The Breakfast Table

Get Out of Town!

Hi Erik,

We were talking yesterday about how before Christmas during the whole impeachment hearings it was as though the city had been hit with a giant dose of sarin nerve gas. Actually it was more like anthrax (I had dinner last night with an expert on chemical warfare), which is bacterial. In fact we even have an expression for how this whole issue has affected Washington. It’s called Clinton poisoning.

To give you an example both James Carville and Bill Bennett have severe cases of Clinton poisoning. Since the city has been infected there is no one who has escaped but certainly there are those who have milder cases. The antidote is to get out of town. This is why after Christmas the town seems to have changed. It’s because so many people went away and were able to get disinfected and those who stayed weren’t exposed to much of it because so many were not here. So now everyone’s feeling a little healthier and more optimistic that someday all of this will be over. If you’ll forgive a few clichés, the boil has been lanced, the fever has broken. People are no longer delirious with rage or frustration. However there is a sense of exhaustion that pervades the city. Emotional, psychological, even physical exhaustion. After a severe illness you are left with no energy. People just don’t have the energy to be hysterical. Some have even gone into a sort of zen mode. A just-let-it-happen attitude seems to be the prevailing one. I think part of the reason is that Clinton himself is so tenacious, so persistent, so resilient that he enervates everyone else, his supporters and detractors alike. (We’ll discuss his supporters later.) When everyone else ends up in the infirmary he will be virtually the last man standing.

This is not to say that it won’t become virulent again. With Clinton we have seen that everything is cyclical. Just when you think you can’t stand another minute of the scandal it dissipates and things go back to normal for a while until some other atrocity pops up and it starts all over again. The other thing about it is the loss of a sense of reality. When the now debunked story broke last week about the 13-year-old boy whose mother was claiming he was Clinton’s son, I kept thinking I had already heard it before. There’s nothing about Clinton that you can tell people that will shock them because it all gets mixed up in this giant vat of molasses. Our mutual friend Richard Cohen said to me yesterday that if somebody told him that Clinton had been driving Princess Diana’s car at the time of the accident he would say, “Yeah, didn’t I know that already?”

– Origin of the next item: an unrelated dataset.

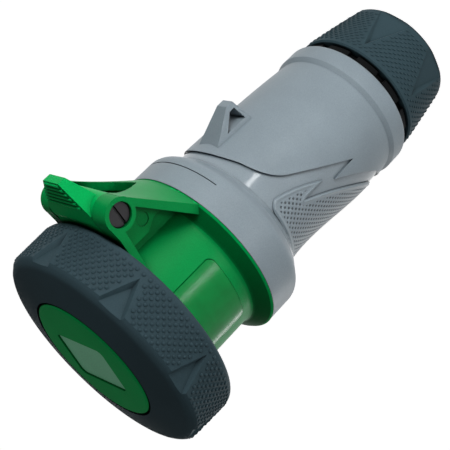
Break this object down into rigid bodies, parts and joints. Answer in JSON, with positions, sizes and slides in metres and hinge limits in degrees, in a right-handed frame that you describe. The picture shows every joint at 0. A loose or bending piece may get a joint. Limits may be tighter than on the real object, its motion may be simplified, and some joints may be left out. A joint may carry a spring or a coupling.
{
  "type": "pin and sleeve connector",
  "caption": "Pin and sleeve power connector with a hinged lid, a bayonet lock ring with triangular facets, a grey handle with grip pads and hanging eye, and a cable gland nut.",
  "frame": {"origin": "centre of the gland nut's cable opening, in the plane of the nut's end face, on which the part stands", "axes": "+Z along the axis from the cable end to the lid, +X to the lid's hinge, +Y completes a right-handed frame"},
  "size_m": [0.1648, 0.1366, 0.2774],
  "materials": {
    "grey_moulding": "fine grain, satin",
    "green_moulding": "fine grain, satin",
    "marking_plate": "gloss",
    "pale_window": "clear satin film",
    "slate_moulding": "dimpled, satin",
    "black_moulding": "satin",
    "carrier_moulding": "satin",
    "black_rubber": "matte",
    "contact_brass": "machined",
    "small_steel": "zinc plated",
    "black_screw": "satin black"
  },
  "bodies": {
    "housing": {"handle_housing": "grey_moulding", "front_housing": "green_moulding", "marking_plate": "marking_plate", "housing_seal": "black_rubber", "contact_carrier": "carrier_moulding", "contact_insert": "carrier_moulding", "contact_face": "carrier_moulding", "carrier_back_plate": "carrier_moulding", "carrier_screws": "small_steel", "contact_pe": "contact_brass", "contact_l1": "contact_brass", "contact_l2": "contact_brass", "contact_l3": "contact_brass", "contact_n": "contact_brass", "contact_pilot": "contact_brass", "terminal_screws": "small_steel", "sleeve_springs": "small_steel", "shroud_seal": "black_rubber", "hinge_pin": "black_screw", "hinge_spring": "small_steel", "gland_body": "black_moulding", "gland_grommet": "black_rubber", "clamping_cage": "black_moulding"},
    "lid": {"lid": "green_moulding", "lid_window": "pale_window", "lid_seal": "black_rubber"},
    "lock_ring": {"lock_ring": "slate_moulding", "ring_retainer": "black_moulding"},
    "gland_nut": {"gland_nut": "slate_moulding"}
  },
  "joints": [
    {"name": "lid_hinge", "type": "hinge", "parent": "housing", "child": "lid", "pos_m": [0.073, 0, 0.2322], "axis": [0, 1, 0], "range_deg": [0, 120], "stiffness_Nm_per_rad": 0.08, "springref_deg": -114.59},
    {"name": "ring_turn", "type": "hinge", "parent": "lid", "child": "lock_ring", "pos_m": [0, 0, 0.2591], "axis": [0, 0, 1], "range_deg": [0, 27]},
    {"name": "nut_turn", "type": "hinge", "parent": "housing", "child": "gland_nut", "pos_m": [0, 0, 0.0216], "axis": [0, 0, 1], "continuous": true}
  ]
}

Now enough about Washington . I insist we talk about you and Michi Kakutani’s rave review of your book, Face-Time in today’s New York Times (below the fold on the front page of the Arts section page B1 for anyone who cares to read it.) She really put her finger on it when she wrote that “the sex-and-power equation reigns supreme in Washington trumping both love-and-death and eros-and-lucre.” I was also happy to see the rave review Carolyn See gave you in the Washington Post and the rave review (is this getting boring?) that Margaret Carlson gave you in Time. Sounds like some kind of conspiracy to me. I hesitate to bring up the nice mentions that you got from Maureen Dowd and Bill Safire in their respective columns in the New York Times. Margaret sums up what the book is about very nicely when she says, “What makes the novel riveting is its almost anthropological description of the ebb and flow of power and status in official Washington, where the ultimate currency is access to the president, or “face time.”

Erik, could I ask you a favor? Now that you’ve been back in California for two years, do you think you could write your next book about someplace else besides Washington? You’re stealing our thunder, pal. You come in here, hang around for a few years, go to a few dinner parties, have a few lunches, hit the White House screening room a few times, steal all our good lines and observations, and then leave and write “the definitive Washington novel.” Not that I’m not totally thrilled for you. You’re a wonderful person, a good friend, and a cogent, facile, and astute observer. But do those of us whose life oeuvre is writing about Washington a favor. How about some nice inside look at New York or L.A? Don’t worry about us. We’ll be fine. We’ll surely be able to make do with your leftover “sharply observed little vignettes, comic cameos or even a political agenda,” as Michi Kakutani points out.

O.K. Enough about you. Tomorrow let’s talk about Clinton’s supporters … and detractors. Why not? I still didn’t answer your question or observation that we need a new infusion of excitement. That’s what I’m hoping our little breakfast table conversation will bring tomorrow. Is that what you call triumph of hope over experience?